— Start —

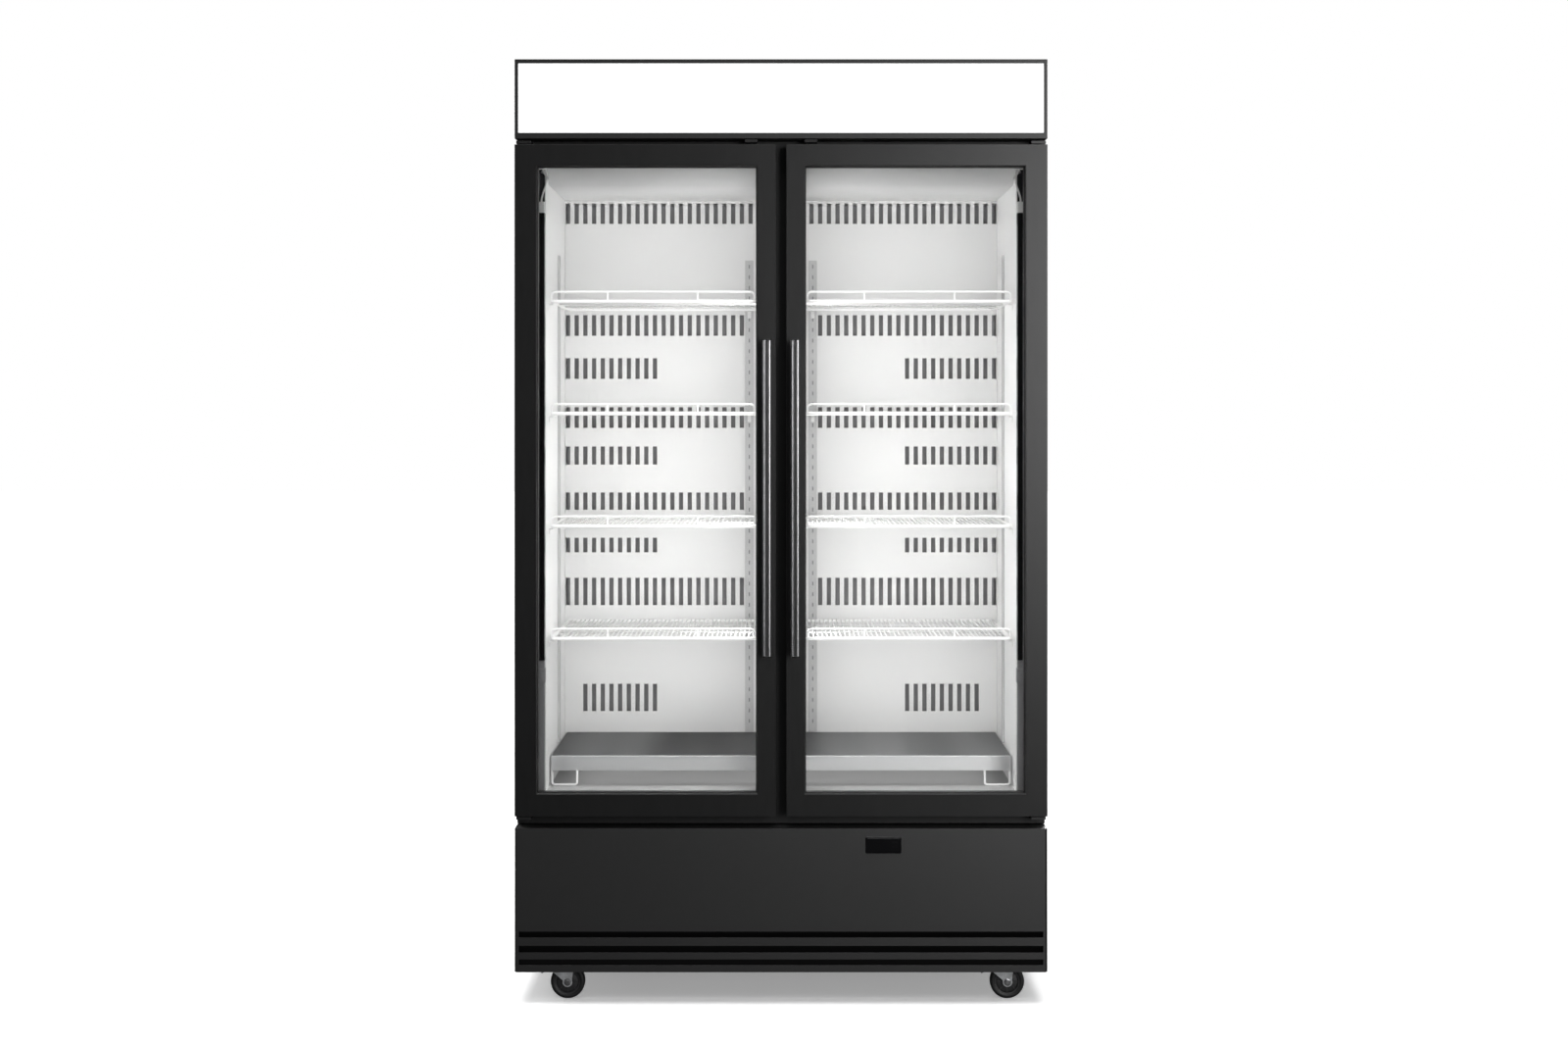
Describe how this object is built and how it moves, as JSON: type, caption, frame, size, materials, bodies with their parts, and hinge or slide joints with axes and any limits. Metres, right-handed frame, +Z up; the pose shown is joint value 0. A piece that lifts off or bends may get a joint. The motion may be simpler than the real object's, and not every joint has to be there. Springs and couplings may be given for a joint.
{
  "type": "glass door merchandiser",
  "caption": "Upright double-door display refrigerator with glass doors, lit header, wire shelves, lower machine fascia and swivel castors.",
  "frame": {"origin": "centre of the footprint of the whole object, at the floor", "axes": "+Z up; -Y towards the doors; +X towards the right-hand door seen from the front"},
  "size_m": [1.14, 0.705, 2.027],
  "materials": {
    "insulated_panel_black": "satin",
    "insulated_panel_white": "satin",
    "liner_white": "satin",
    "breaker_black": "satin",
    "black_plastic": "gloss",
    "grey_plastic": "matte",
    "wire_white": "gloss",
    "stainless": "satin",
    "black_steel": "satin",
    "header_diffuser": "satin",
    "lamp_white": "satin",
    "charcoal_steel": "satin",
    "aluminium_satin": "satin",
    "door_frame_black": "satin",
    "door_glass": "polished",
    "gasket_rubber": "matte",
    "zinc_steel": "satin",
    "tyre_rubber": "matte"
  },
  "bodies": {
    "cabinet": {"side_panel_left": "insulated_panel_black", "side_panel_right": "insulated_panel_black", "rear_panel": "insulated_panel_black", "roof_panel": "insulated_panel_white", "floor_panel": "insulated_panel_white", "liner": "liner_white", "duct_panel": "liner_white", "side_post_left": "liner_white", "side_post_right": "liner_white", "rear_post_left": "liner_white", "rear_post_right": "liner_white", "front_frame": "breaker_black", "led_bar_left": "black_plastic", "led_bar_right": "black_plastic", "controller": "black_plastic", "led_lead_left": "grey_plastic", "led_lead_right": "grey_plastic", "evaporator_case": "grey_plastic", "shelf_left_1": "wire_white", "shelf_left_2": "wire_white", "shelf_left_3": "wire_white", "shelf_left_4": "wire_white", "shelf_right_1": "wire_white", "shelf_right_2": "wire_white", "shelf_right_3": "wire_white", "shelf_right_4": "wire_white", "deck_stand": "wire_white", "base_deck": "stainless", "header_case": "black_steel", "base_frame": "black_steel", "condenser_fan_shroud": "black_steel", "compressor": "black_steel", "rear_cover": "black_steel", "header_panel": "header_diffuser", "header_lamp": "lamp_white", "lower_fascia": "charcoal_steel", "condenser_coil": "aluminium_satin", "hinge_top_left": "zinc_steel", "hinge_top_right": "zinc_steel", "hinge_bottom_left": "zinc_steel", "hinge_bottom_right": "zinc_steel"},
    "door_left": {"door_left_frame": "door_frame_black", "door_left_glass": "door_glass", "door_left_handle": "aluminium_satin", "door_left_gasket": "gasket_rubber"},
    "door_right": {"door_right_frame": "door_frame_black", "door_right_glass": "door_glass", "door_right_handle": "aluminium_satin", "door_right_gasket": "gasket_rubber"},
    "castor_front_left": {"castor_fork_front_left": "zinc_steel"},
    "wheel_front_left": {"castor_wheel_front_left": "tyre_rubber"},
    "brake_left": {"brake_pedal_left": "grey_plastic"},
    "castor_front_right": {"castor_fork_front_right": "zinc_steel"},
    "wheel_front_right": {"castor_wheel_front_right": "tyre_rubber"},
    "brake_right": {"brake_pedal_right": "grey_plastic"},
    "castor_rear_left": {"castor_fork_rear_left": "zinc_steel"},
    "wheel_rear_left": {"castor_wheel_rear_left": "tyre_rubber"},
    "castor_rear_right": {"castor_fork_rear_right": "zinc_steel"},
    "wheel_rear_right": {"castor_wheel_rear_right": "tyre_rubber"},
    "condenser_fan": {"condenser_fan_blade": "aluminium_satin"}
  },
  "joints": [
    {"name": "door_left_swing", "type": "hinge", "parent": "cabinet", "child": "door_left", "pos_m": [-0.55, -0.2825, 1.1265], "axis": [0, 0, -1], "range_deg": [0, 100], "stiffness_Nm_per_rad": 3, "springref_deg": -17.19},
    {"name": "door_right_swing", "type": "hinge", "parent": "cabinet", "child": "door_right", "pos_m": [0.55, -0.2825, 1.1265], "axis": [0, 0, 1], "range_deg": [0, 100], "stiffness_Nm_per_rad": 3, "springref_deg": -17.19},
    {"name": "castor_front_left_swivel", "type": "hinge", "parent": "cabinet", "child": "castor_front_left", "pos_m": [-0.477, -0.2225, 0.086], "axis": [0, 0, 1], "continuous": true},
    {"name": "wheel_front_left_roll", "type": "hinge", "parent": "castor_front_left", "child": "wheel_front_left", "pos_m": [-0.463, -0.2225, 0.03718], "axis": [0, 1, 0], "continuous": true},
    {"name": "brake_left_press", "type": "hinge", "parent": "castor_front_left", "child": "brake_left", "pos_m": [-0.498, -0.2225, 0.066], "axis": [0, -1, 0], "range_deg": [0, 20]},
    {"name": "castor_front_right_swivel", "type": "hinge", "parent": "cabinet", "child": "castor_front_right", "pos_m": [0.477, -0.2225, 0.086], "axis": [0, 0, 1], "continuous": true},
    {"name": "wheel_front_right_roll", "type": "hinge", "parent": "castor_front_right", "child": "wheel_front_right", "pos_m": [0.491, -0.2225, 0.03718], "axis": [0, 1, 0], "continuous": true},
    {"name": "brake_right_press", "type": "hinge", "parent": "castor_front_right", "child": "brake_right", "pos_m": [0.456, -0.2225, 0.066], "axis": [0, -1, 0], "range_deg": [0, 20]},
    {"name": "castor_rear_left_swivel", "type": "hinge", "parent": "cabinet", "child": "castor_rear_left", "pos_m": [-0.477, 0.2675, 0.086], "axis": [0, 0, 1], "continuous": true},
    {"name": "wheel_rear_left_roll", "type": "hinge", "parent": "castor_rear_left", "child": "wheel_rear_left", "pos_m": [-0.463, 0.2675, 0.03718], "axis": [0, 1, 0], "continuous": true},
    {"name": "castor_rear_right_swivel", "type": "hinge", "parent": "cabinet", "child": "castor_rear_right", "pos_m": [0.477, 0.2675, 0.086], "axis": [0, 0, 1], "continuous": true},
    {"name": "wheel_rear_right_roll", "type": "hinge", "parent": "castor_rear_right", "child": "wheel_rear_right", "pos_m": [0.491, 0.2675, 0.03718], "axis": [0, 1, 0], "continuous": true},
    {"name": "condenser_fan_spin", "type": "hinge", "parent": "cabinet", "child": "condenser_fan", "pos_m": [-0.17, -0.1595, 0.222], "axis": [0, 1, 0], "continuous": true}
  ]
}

— End —

=== WORK TO BE COMPLETED ===
Give back each line above precisely as it stands.

=== ANSWER FOR THE TASK ===
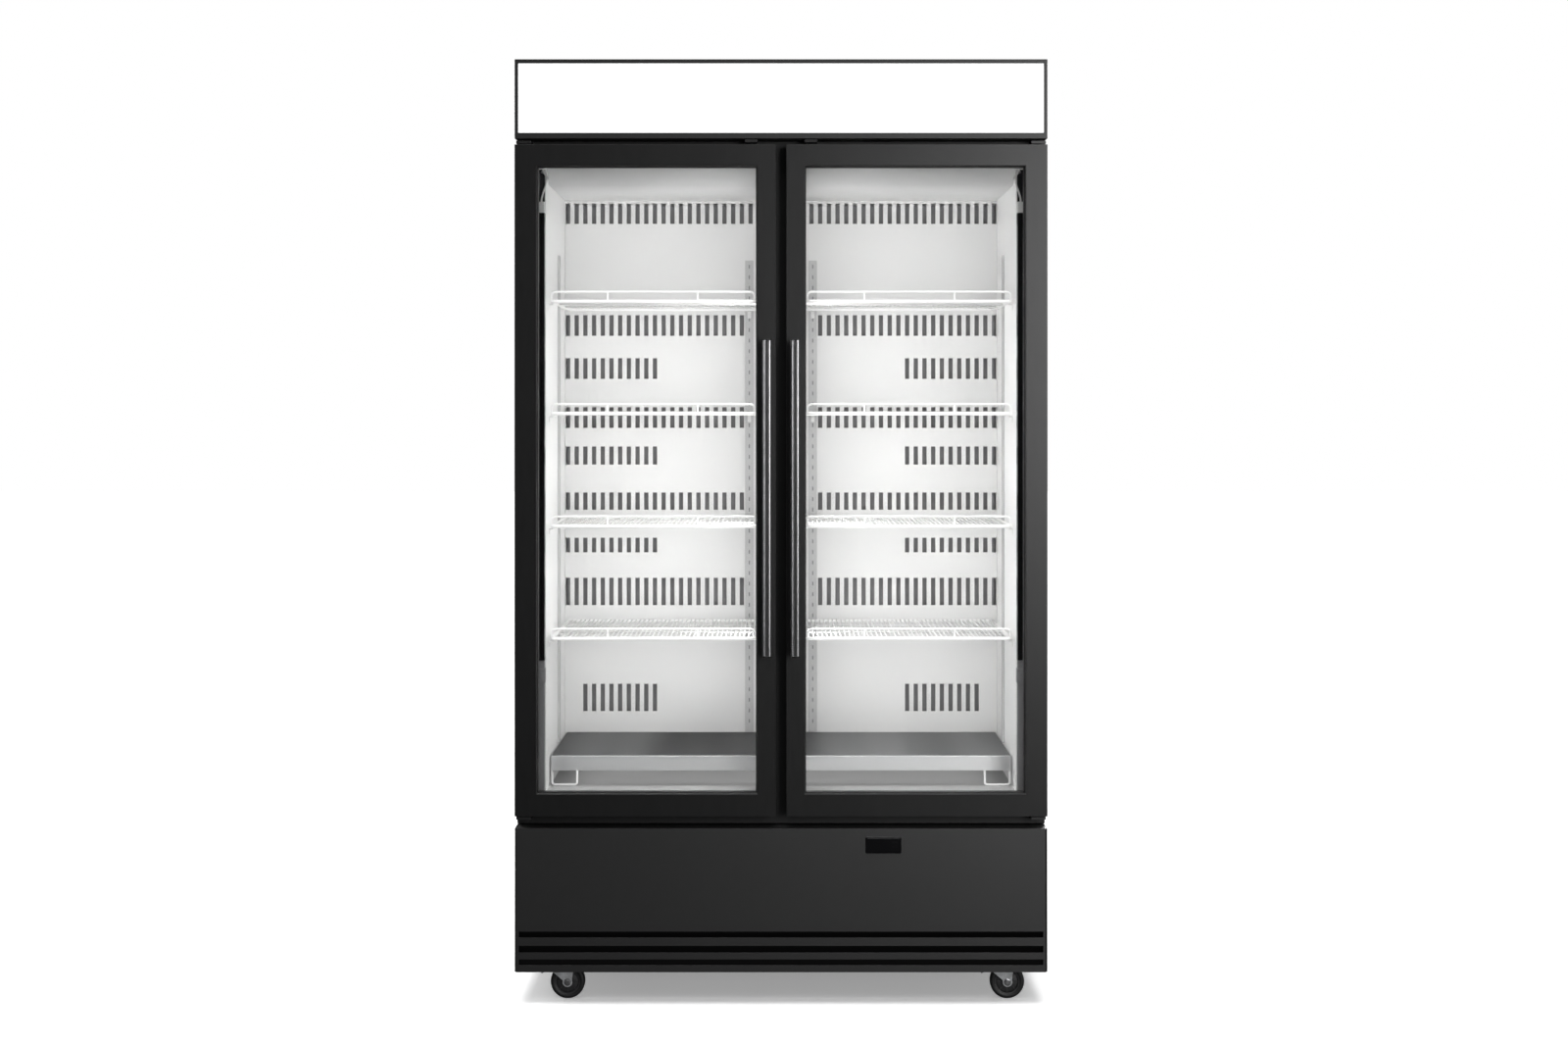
Describe how this object is built and how it moves, as JSON: type, caption, frame, size, materials, bodies with their parts, and hinge or slide joints with axes and any limits. Metres, right-handed frame, +Z up; the pose shown is joint value 0. A piece that lifts off or bends may get a joint. The motion may be simpler than the real object's, and not every joint has to be there. Springs and couplings may be given for a joint.
{
  "type": "glass door merchandiser",
  "caption": "Upright double-door display refrigerator with glass doors, lit header, wire shelves, lower machine fascia and swivel castors.",
  "frame": {"origin": "centre of the footprint of the whole object, at the floor", "axes": "+Z up; -Y towards the doors; +X towards the right-hand door seen from the front"},
  "size_m": [1.14, 0.705, 2.027],
  "materials": {
    "insulated_panel_black": "satin",
    "insulated_panel_white": "satin",
    "liner_white": "satin",
    "breaker_black": "satin",
    "black_plastic": "gloss",
    "grey_plastic": "matte",
    "wire_white": "gloss",
    "stainless": "satin",
    "black_steel": "satin",
    "header_diffuser": "satin",
    "lamp_white": "satin",
    "charcoal_steel": "satin",
    "aluminium_satin": "satin",
    "door_frame_black": "satin",
    "door_glass": "polished",
    "gasket_rubber": "matte",
    "zinc_steel": "satin",
    "tyre_rubber": "matte"
  },
  "bodies": {
    "cabinet": {"side_panel_left": "insulated_panel_black", "side_panel_right": "insulated_panel_black", "rear_panel": "insulated_panel_black", "roof_panel": "insulated_panel_white", "floor_panel": "insulated_panel_white", "liner": "liner_white", "duct_panel": "liner_white", "side_post_left": "liner_white", "side_post_right": "liner_white", "rear_post_left": "liner_white", "rear_post_right": "liner_white", "front_frame": "breaker_black", "led_bar_left": "black_plastic", "led_bar_right": "black_plastic", "controller": "black_plastic", "led_lead_left": "grey_plastic", "led_lead_right": "grey_plastic", "evaporator_case": "grey_plastic", "shelf_left_1": "wire_white", "shelf_left_2": "wire_white", "shelf_left_3": "wire_white", "shelf_left_4": "wire_white", "shelf_right_1": "wire_white", "shelf_right_2": "wire_white", "shelf_right_3": "wire_white", "shelf_right_4": "wire_white", "deck_stand": "wire_white", "base_deck": "stainless", "header_case": "black_steel", "base_frame": "black_steel", "condenser_fan_shroud": "black_steel", "compressor": "black_steel", "rear_cover": "black_steel", "header_panel": "header_diffuser", "header_lamp": "lamp_white", "lower_fascia": "charcoal_steel", "condenser_coil": "aluminium_satin", "hinge_top_left": "zinc_steel", "hinge_top_right": "zinc_steel", "hinge_bottom_left": "zinc_steel", "hinge_bottom_right": "zinc_steel"},
    "door_left": {"door_left_frame": "door_frame_black", "door_left_glass": "door_glass", "door_left_handle": "aluminium_satin", "door_left_gasket": "gasket_rubber"},
    "door_right": {"door_right_frame": "door_frame_black", "door_right_glass": "door_glass", "door_right_handle": "aluminium_satin", "door_right_gasket": "gasket_rubber"},
    "castor_front_left": {"castor_fork_front_left": "zinc_steel"},
    "wheel_front_left": {"castor_wheel_front_left": "tyre_rubber"},
    "brake_left": {"brake_pedal_left": "grey_plastic"},
    "castor_front_right": {"castor_fork_front_right": "zinc_steel"},
    "wheel_front_right": {"castor_wheel_front_right": "tyre_rubber"},
    "brake_right": {"brake_pedal_right": "grey_plastic"},
    "castor_rear_left": {"castor_fork_rear_left": "zinc_steel"},
    "wheel_rear_left": {"castor_wheel_rear_left": "tyre_rubber"},
    "castor_rear_right": {"castor_fork_rear_right": "zinc_steel"},
    "wheel_rear_right": {"castor_wheel_rear_right": "tyre_rubber"},
    "condenser_fan": {"condenser_fan_blade": "aluminium_satin"}
  },
  "joints": [
    {"name": "door_left_swing", "type": "hinge", "parent": "cabinet", "child": "door_left", "pos_m": [-0.55, -0.2825, 1.1265], "axis": [0, 0, -1], "range_deg": [0, 100], "stiffness_Nm_per_rad": 3, "springref_deg": -17.19},
    {"name": "door_right_swing", "type": "hinge", "parent": "cabinet", "child": "door_right", "pos_m": [0.55, -0.2825, 1.1265], "axis": [0, 0, 1], "range_deg": [0, 100], "stiffness_Nm_per_rad": 3, "springref_deg": -17.19},
    {"name": "castor_front_left_swivel", "type": "hinge", "parent": "cabinet", "child": "castor_front_left", "pos_m": [-0.477, -0.2225, 0.086], "axis": [0, 0, 1], "continuous": true},
    {"name": "wheel_front_left_roll", "type": "hinge", "parent": "castor_front_left", "child": "wheel_front_left", "pos_m": [-0.463, -0.2225, 0.03718], "axis": [0, 1, 0], "continuous": true},
    {"name": "brake_left_press", "type": "hinge", "parent": "castor_front_left", "child": "brake_left", "pos_m": [-0.498, -0.2225, 0.066], "axis": [0, -1, 0], "range_deg": [0, 20]},
    {"name": "castor_front_right_swivel", "type": "hinge", "parent": "cabinet", "child": "castor_front_right", "pos_m": [0.477, -0.2225, 0.086], "axis": [0, 0, 1], "continuous": true},
    {"name": "wheel_front_right_roll", "type": "hinge", "parent": "castor_front_right", "child": "wheel_front_right", "pos_m": [0.491, -0.2225, 0.03718], "axis": [0, 1, 0], "continuous": true},
    {"name": "brake_right_press", "type": "hinge", "parent": "castor_front_right", "child": "brake_right", "pos_m": [0.456, -0.2225, 0.066], "axis": [0, -1, 0], "range_deg": [0, 20]},
    {"name": "castor_rear_left_swivel", "type": "hinge", "parent": "cabinet", "child": "castor_rear_left", "pos_m": [-0.477, 0.2675, 0.086], "axis": [0, 0, 1], "continuous": true},
    {"name": "wheel_rear_left_roll", "type": "hinge", "parent": "castor_rear_left", "child": "wheel_rear_left", "pos_m": [-0.463, 0.2675, 0.03718], "axis": [0, 1, 0], "continuous": true},
    {"name": "castor_rear_right_swivel", "type": "hinge", "parent": "cabinet", "child": "castor_rear_right", "pos_m": [0.477, 0.2675, 0.086], "axis": [0, 0, 1], "continuous": true},
    {"name": "wheel_rear_right_roll", "type": "hinge", "parent": "castor_rear_right", "child": "wheel_rear_right", "pos_m": [0.491, 0.2675, 0.03718], "axis": [0, 1, 0], "continuous": true},
    {"name": "condenser_fan_spin", "type": "hinge", "parent": "cabinet", "child": "condenser_fan", "pos_m": [-0.17, -0.1595, 0.222], "axis": [0, 1, 0], "continuous": true}
  ]
}